Online surveys enable tailored displays so that respondents only see questions that are relevant to them, based on answers that they give in the survey. For example, if you don’t have any children, you do not need to see survey questions about “your children”. Our survey engine can hide or display questions based on such logic, but it is not able to update question numbers accordingly. So if questions are not displayed, you might notice that some question numbers are missing.
The NCLS covers a wide range of research agendas, including: leadership and organisational effectiveness in churches; intersections between church and community, spirituality and wellbeing; tracking who goes to church; as well as trends in attitude, opinion, cultural and generational issues and more. This is a lot of territory to cover in our surveys. Because hundreds of thousands of local church attenders participate in the NCLS, we are able to have a large number of survey variants and still achieve good sample sizes.
In contrast, we have far fewer church leaders (several thousand participate), which means it is not possible to have many survey variants if we are to achieve a satisfactory sample size. As a result, the Leader Survey needs to be much longer than the Attender Survey.
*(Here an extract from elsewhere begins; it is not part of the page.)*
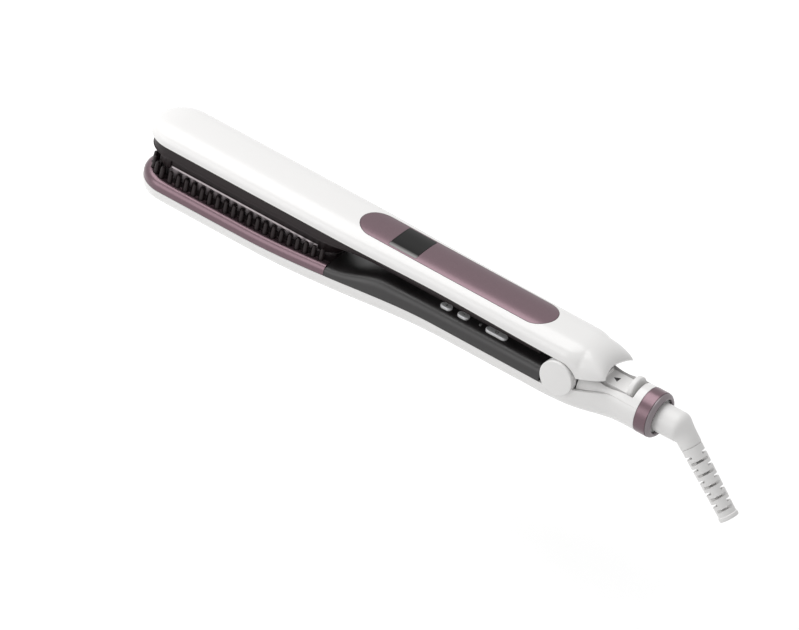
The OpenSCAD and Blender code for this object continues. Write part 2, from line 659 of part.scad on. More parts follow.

The NCLS covers a wide range of research agendas. It is simply not possible to cover all the agendas in only one variant of a survey. In 2021, we have two Leader Survey variants.
The Leader Survey is for anyone involved in ministry or pastoral leadership within a local church:
• The most senior leader at a local church (at minimum), e.g. senior minister, pastor, priest
• The person most involved with this local church (if in a team)
• Ministry/pastoral leaders who contribute significant time or who help to set directions – both staff and non-staff.